Entries supplied:
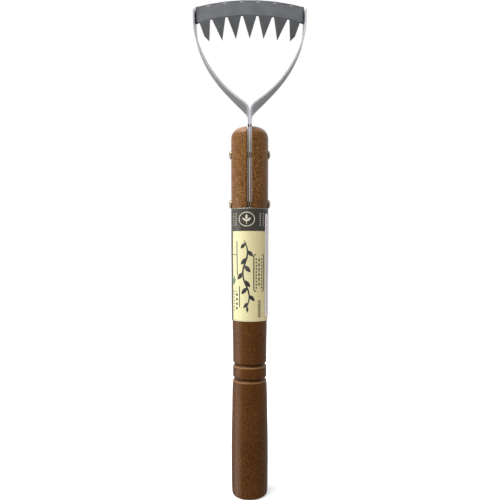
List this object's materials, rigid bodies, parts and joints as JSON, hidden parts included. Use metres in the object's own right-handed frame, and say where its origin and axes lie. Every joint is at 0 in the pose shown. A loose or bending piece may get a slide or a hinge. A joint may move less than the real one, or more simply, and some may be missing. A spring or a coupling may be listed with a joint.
{
  "type": "toothed hand rake with wooden handle",
  "caption": "Hand tool with a turned wooden handle, two riveted steel straps that spread into a fork, and an arched blade with long teeth facing the grip.",
  "frame": {"origin": "centre of the handle's flat butt", "axes": "+Z along the handle from the butt to the toothed head, -Y the front, which the blade's plate faces, +X to the right seen from the front"},
  "size_m": [0.0766, 0.026, 0.3348],
  "materials": {
    "stained_wood": "brown stained and lacquered, satin, fine open pores",
    "plated_steel": "bright satin plating with fine lengthwise polishing",
    "dark_steel": "hardened grey steel, ground teeth, dull",
    "brass": "pale, slightly tarnished",
    "printed_paper": "printed, slight sheen",
    "white_paper": "matt adhesive paper"
  },
  "bodies": {
    "root": {"handle": "stained_wood", "left_arm": "plated_steel", "right_arm": "plated_steel", "blade": "dark_steel", "upper_handle_rivet": "brass", "lower_handle_rivet": "brass", "left_blade_rivet_front": "plated_steel", "left_blade_rivet_rear": "plated_steel", "right_blade_rivet_front": "plated_steel", "right_blade_rivet_rear": "plated_steel", "label": "printed_paper", "label_strip": "white_paper"}
  },
  "joints": []
}
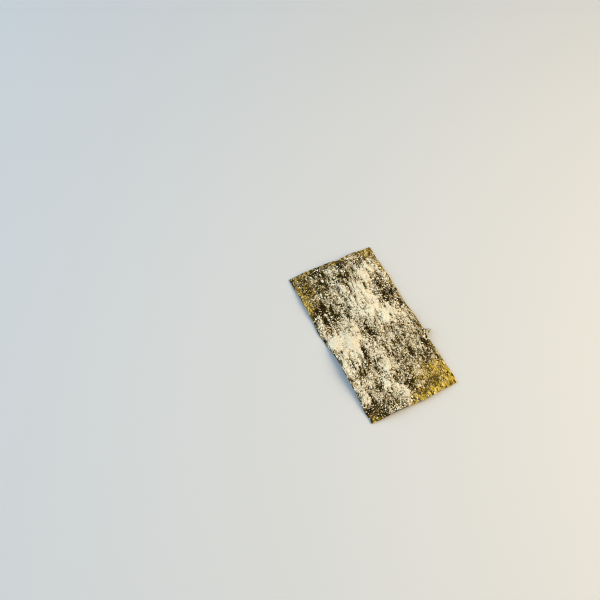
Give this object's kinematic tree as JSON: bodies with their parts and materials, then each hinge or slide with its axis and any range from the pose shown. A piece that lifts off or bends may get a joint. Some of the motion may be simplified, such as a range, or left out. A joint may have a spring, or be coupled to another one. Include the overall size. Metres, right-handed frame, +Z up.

Exercise objective:
Filter out every line that lacks the word "joints", and copy the rest.

Exercise result:
List this object's materials, rigid bodies, parts and joints as JSON, hidden parts included. Use metres in the object's own right-handed frame, and say where its origin and axes lie. Every joint is at 0 in the pose shown. A loose or bending piece may get a slide or a hinge. A joint may move less than the real one, or more simply, and some may be missing. A spring or a coupling may be listed with a joint.
  "joints": []